在使用Benford定律进行分析之前,应先确定数据集是否适合该定律,可参考以下几个条件:

  1. 跨越多个数量级:适用于Benford定律的数据集通常包含的数值跨越多个数量级(即,既有个位数,又有十位数,百位数等)。如果数据集中的数值都在同一个数量级(例如都是几千到几万),那么Benford定律可能不适用。

  2. 没有人为限制:如果数据集中的数值受到任何形式的人为限制(例如,所有的数值都是100以下的整数),那么Benford定律可能不适用。

  3. 无偏分布:如果数据是从一个具体的无偏分布(如正态分布、均匀分布)中采样的,那么Benford定律可能不适用。适用于Benford定律的数据集通常来源于多个过程或分布的混合。

  4. 非人工选定:如果数据是由人为选定的(例如,列出的价格、固定费用等),而不是自然产生的,那么Benford定律可能不适用。

  5. 数据来源:来自自然、社会和经济现象的数据更有可能遵循Benford定律。

  6. 样本量足够大:适用于Benford定律的数据集应该包含足够多的观测值。样本量过小可能会导致不准确的结果。


In 1938, physicist Frank Benford discovered an interesting numerical phenomenon known as Benford's Law — in real life, the probability of the first digit of a number being "1" is significantly higher than that of "9". Upon closer investigation, it was found that the probability of the digits from 1 to 9 appearing follows a logarithmic distribution, with "1" appearing 30.1% of the time, "2" appearing 17.6% of the time, and "9" only appearing 4.6% of the time.
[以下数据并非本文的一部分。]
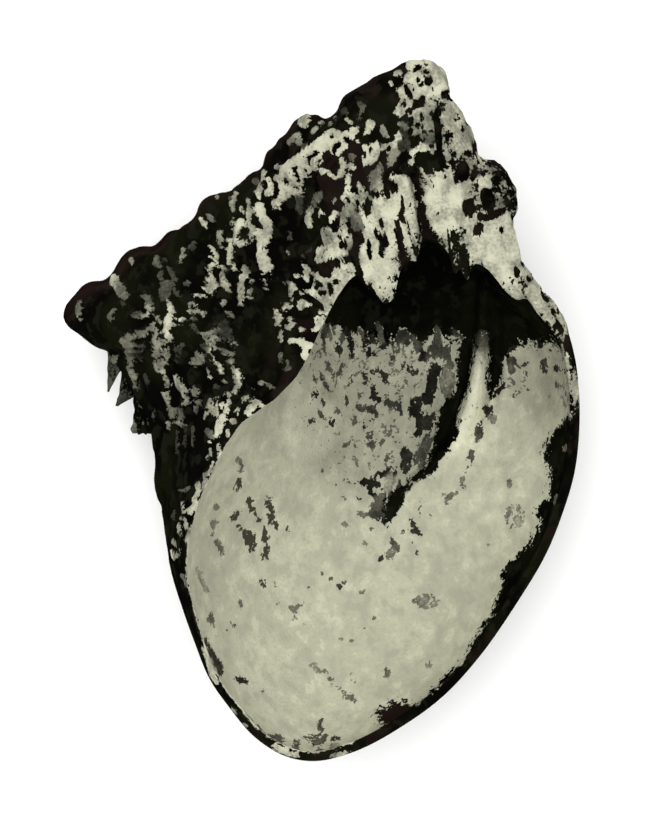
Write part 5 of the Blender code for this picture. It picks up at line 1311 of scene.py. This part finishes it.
def blade(sections, thickness, fringe):
    """A closed flat blade: rings of points, each a flat ellipse between its section's two edges, with
    ridges that run down it and an end notched by the fringe's depth. Its triangles, and how far along
    the blade each point is, come with it."""
    place = np.linspace(0.0, 1.0, BLADE_RINGS)[:, None]
    rows = np.arange(len(sections))
    left, right, y, z = (np.interp(place * rows[-1], rows, edge) for edge in np.array(sections).T)
    turn = np.linspace(0.0, 2 * math.pi, BLADE_SIDES, endpoint=False)
    x = (left + right) / 2 + (right - left) / 2 * np.cos(turn) * (1.0 + 0.05 * np.sin(place * 19.0 + left))
    notch = 0.6 * np.cos(x * 5.3) + 0.4 * np.cos(x * 9.1 + 1.0) + 1.0
    ridged = 1.0 + 0.16 * np.cos(x * 6.0 + place * 2.0)
    y = y + fringe * 0.5 * notch * place**3
    z = z + thickness / 2 * np.sin(turn) * ridged * (1.0 - 0.5 * place)
    shape = np.stack([x, y, z], axis=-1)
    numbers = np.arange(x.size).reshape(x.shape)
    triangles = [bridge(a, b) for a, b in zip(numbers[:-1], numbers[1:])]
    points = np.vstack([shape.reshape(-1, 3), shape[0].mean(axis=0), shape[-1].mean(axis=0)])
    first, last = numbers[0], numbers[-1]
    triangles.append(np.column_stack([np.full_like(first, x.size), np.roll(first, -1), first]))
    triangles.append(np.column_stack([np.full_like(last, x.size + 1), last, np.roll(last, -1)]))
    return points, np.concatenate(triangles), np.append(np.repeat(place, BLADE_SIDES), (0.0, 1.0))


for name, scale in SCALES.items():
    points, triangles, place = blade(scale["sections"], scale["thickness"], scale["fringe"])
    left_edge = smooth(-31.4, -32.1, points[:, 0]) * smooth(-1.0, -2.4, points[:, 1])
    same = {"grey": SURE, "shade": scale["shade"], "brown": -SURE, "rust": 0.0, "outside": 1.0,
            "streaky": 0.4, "painted_shading": 0.0}
    looks = {label: np.full(len(points), value) for label, value in same.items()}
    looks["pale"] = np.interp(place, (0.0, 1.0), scale["pale"]) + scale["worn_edge"] * left_edge
    hanging = piece(name, points, triangles, looks)
    hanging.data.materials.append(shell)
    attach(hanging, "root")

# The floor, light and camera
#
# A plain near-white floor just under the flat spot, a wide soft light from the upper left and an even
# fill, and a camera straight above with a long lens, as the photograph is framed. Lengths are in
# metres, but the lens and its sensor in millimetres.
FLOOR_HALF = 3.0
FLOOR_Z = -0.0002
KEY_PLACE = (-0.18, 0.22, 1.45)
KEY_SIZE = 1.2
KEY_POWER = 13.5
FILL_STRENGTH = 1.15
LENS = 300.0
SENSOR = 36.0
VIEW_HEIGHT = 0.1409
SUBJECT_HEIGHT = 0.030
CAMERA_X = 0.0018

corners = np.array([(-1, -1), (1, -1), (1, 1), (-1, 1)]) * FLOOR_HALF
floor_mesh = bpy.data.meshes.new("floor")
floor_mesh.from_pydata([(x, y, FLOOR_Z) for x, y in corners], [], [(0, 1, 2, 3)])
floor = bpy.data.objects.new("floor", floor_mesh)
bpy.context.scene.collection.objects.link(floor)
paper = bpy.data.materials.new("paper_white")
paper.use_nodes = True
paper_shader = paper.node_tree.nodes["Principled BSDF"]
paper_shader.inputs["Base Color"].default_value = (0.93, 0.93, 0.92, 1)
paper_shader.inputs["Roughness"].default_value = 0.9
floor_mesh.materials.append(paper)


def lamp(name, place, size, power):
    """A square area light at the given place, turned to face the valve."""
    data = bpy.data.lights.new(name, "AREA")
    data.size = size
    data.energy = power
    made = bpy.data.objects.new(name, data)
    made.location = place
    aim = np.array((0.0, 0.0, 0.02)) - np.array(place)
    made.rotation_mode = "XYZ"
    flat = math.hypot(aim[0], aim[1])
    made.rotation_euler = (math.atan2(flat, -aim[2]), 0.0, math.atan2(-aim[0], aim[1]))
    bpy.context.scene.collection.objects.link(made)


lamp("key", KEY_PLACE, KEY_SIZE, KEY_POWER)

world = bpy.data.worlds.new("studio")
world.use_nodes = True
world.node_tree.nodes["Background"].inputs["Color"].default_value = (1, 1, 1, 1)
world.node_tree.nodes["Background"].inputs["Strength"].default_value = FILL_STRENGTH
bpy.context.scene.world = world
bpy.context.scene.view_settings.view_transform = "Standard"

camera_data = bpy.data.cameras.new("overhead")
camera_data.lens = LENS
camera_data.sensor_width = SENSOR
camera = bpy.data.objects.new("overhead", camera_data)
camera.location = (CAMERA_X, 0.0, SUBJECT_HEIGHT + VIEW_HEIGHT * LENS / SENSOR)
bpy.context.scene.collection.objects.link(camera)
bpy.context.scene.camera = camera
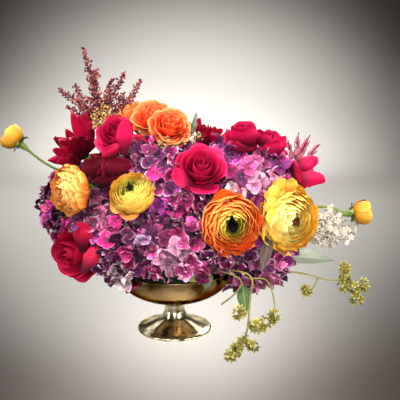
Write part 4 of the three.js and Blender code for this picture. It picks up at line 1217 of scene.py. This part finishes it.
def feathered(growth, root, tip, spread, shades, grain, start=0.12, gap=2.2, lean=0.8):
    """A slim axis set with short twigs of tiny grains, shorter towards the tip."""
    draw = growth.random
    shades = linear(shades)
    root, tip = xyz(root), xyz(tip)
    length = np.linalg.norm(tip - root)
    way = (tip - root) / length
    bow = np.cross(way, draw.normal(0, 1, 3)) * 0.03 * length
    line = spline([root, mix(root, tip, 0.5) + bow, tip], 8)
    growth.tube(line, np.linspace(0.9, 0.4, len(line)), shades[0], sides=5)
    side = unit(np.cross(way, (0.2, 0.8, 0.3)))
    other = np.cross(way, side)
    for i in range(int(length * (1 - start) / gap)):
        share = start + (1 - start) * (i + 0.5) * gap / (length * (1 - start))
        at = share * (len(line) - 1)
        foot = xyz([np.interp(at, range(len(line)), values) for values in line.T])
        turn = i * GOLDEN_TURN
        aside = math.cos(turn) * side + math.sin(turn) * other
        reach = (spread * (1 - share) ** 0.75 + 1.5) * draw.uniform(0.55, 1.15)
        twig_way = unit(lean * way + aside + draw.normal(0, 0.12, 3))
        end = foot + reach * twig_way
        hair(growth, foot, end, 0.28, shades[0])
        grains = max(2, int(reach / GRAIN_GAP))
        for k in range(grains):
            place = mix(foot, end, (k + 1) / grains) + draw.normal(0, 0.75, 3)
            shade = shades[draw.integers(len(shades))] * draw.uniform(0.8, 1.2)
            size = grain * draw.uniform(0.6, 1.15)
            growth.bead(place, size, shade, twig_way, 1.3, sides=4, rows=2)


# The plume's branches: root, tip and spread
PLUME_AXES = [
    ((-87, 8, 244), (-104, 4, 343), 12),
    ((-89, 8, 258), (-132, 0, 295), 9),
    ((-87, 8, 246), (-128, 18, 274), 8),
    ((-90, 7, 260), (-57, 18, 314), 11),
    ((-87, 8, 250), (-39, 28, 304), 9),
    ((-88, 8, 250), (-90, 8, 318), 14),
    ((-86, 8, 252), (-73, 12, 306), 13),
    ((-90, 8, 252), (-114, 6, 300), 12),
    ((-86, 9, 250), (-58, 17, 290), 12),
    ((-92, 7, 252), (-110, 4, 284), 9),
    ((-84, 10, 252), (-46, 23, 287), 8),
]


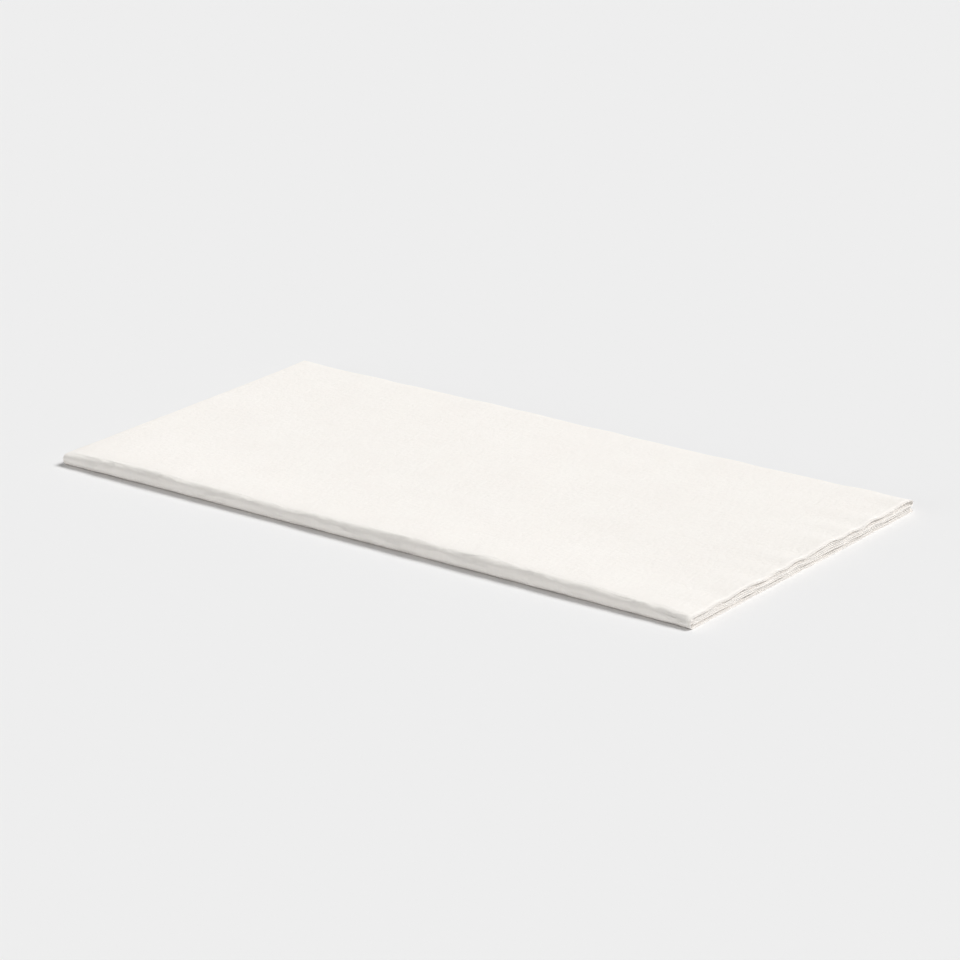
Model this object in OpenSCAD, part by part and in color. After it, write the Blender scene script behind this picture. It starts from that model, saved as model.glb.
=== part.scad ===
// A paper napkin: one square sheet of tissue, folded three times to an eighth of its area and lying flat.
// Every point of the sheet is carried through the three folds in turn, so the eight layers are one sheet.
// X runs along the long side, the last fold faces -Y, and the lowest layer rests on Z = 0.

/* [Sheet] */
// Side of the open square sheet
sheet_side = 330; // [200:5:400]
// Thickness of the sheet, both plies together
sheet_t = 0.23; // [0.12:0.01:0.3]

/* [Folds] */
// How far the first crease misses the middle of the sheet
first_miss = 0.1; // [0:0.1:2]
// How far the second crease misses the middle of the sheet
second_miss = 0.5; // [0:0.1:2]
// How far the third crease misses the middle of the packet
third_miss = 0.4; // [0:0.1:2]
// Share of the slip between layers that a crease lets through, where 1 is a sheet that never stretches
crease_slip = 0.04; // [0:0.01:0.1]

/* [Loft] */
// Air between two layers along the open sides
open_gap = 0.08; // [0.06:0.01:0.2]
// Extra air between two layers at the last fold, which springs open
fold_spring = 0.16; // [0:0.01:0.2]
// How far the extra air reaches in from the last fold
spring_reach = 16; // [10:1:40]
// How far in from each end the last fold is pressed flat
press_reach = 8; // [5:1:20]
// Extra air between two layers at the open short side, which splays
edge_splay = 0.05; // [0:0.01:0.1]
// How far that air reaches in from the open short side
splay_reach = 12; // [5:1:40]
// Extra air between two layers at the crests of the soft waves across the packet
wave_gap = 0.025; // [0:0.005:0.035]
// Length of a soft wave
wave_length = 92; // [80:1:150]
// How far a crease swells outwards where its layers part, as a share of their parting
crease_swell = 0.4; // [0.3:0.1:1]

/* [Facets] */
// Facets round each crease
arc_steps = 10; // [4:2:10]
// Facets along each half of the sheet's side, in the direction of the single crease
long_steps = 14; // [12:1:15]
// Facets along each quarter of the sheet's side, in the direction of the three creases
short_steps = 9; // [7:1:10]

/* [Hidden] */
paper_white = "#F8F4EE";

// Distance from the middle of one layer to the middle of the next, where the packet is flat
pitch = sheet_t + open_gap;
// Height of each fold's axis over the lowest layer: half a pitch above the packet that is folded
axis_1 = pitch / 2;
axis_2 = pitch + pitch / 2;
axis_3 = 3 * pitch + pitch / 2;
// Places of the first and second crease on the open sheet, and how far the third is from the second
middle_1 = sheet_side / 2 + first_miss;
middle_2 = sheet_side / 2 + second_miss;
quarter = sheet_side / 4 - third_miss;
// Spacing of the facets at the ends of a panel, as a share of their even spacing
end_spacing = 0.3;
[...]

Benford's Law can be used to detect fabrication in the following fields:

  1. Financial auditing: By examining a company's financial statements, one can identify abnormal data that does not conform to Benford's Law, thus revealing potential fraudulent activities.
  2. Social science research: In data collection and analysis, Benford's Law can help identify anomalous data and potential survey errors.
  3. Election monitoring: Benford's Law can be used to analyze voting data and detect improper behavior in elections.
  4. Forensic science: Benford's Law can be used to analyze various types of data, searching for abnormal data that doesn't fit expected patterns.

The respective proportions for each digit appearing as the first digit are:

1: 30.1%
2: 17.6%
3: 12.5%
4: 9.7%
5: 7.9%
6: 6.7%
7: 5.8%
8: 5.1%
9: 4.6%

Before using Benford's Law for analysis, it is necessary to ensure that the data set is suitable for this law, by considering the following criteria:

  1. Spanning multiple orders of magnitude: Data sets that fit Benford's Law usually contain values spanning multiple orders of magnitude (i.e., single digits, tens, hundreds, etc.). If the numbers in a dataset are all within the same order of magnitude (e.g., all between a few thousand and a few tens of thousands), Benford's Law might not apply.
  2. No artificial restrictions: If the values in the data set are subject to any form of artificial restriction (e.g., all values are integers below 100), Benford's Law might not apply.
  3. Unbiased distribution: If the data is sampled from a specific unbiased distribution (e.g., normal distribution, uniform distribution), Benford's Law might not apply. Data sets that fit Benford's Law are often derived from a mixture of processes or distributions.
  4. Not artificially selected: If the data is artificially selected (e.g., listed prices, fixed expenses, etc.), rather than naturally occurring, Benford's Law might not apply.
  5. Data source: Data from natural, social, and economic phenomena is more likely to follow Benford's Law.
  6. Sufficient sample size: Data sets that fit Benford's Law should contain a large enough number of observations. Small sample sizes might lead to inaccurate results.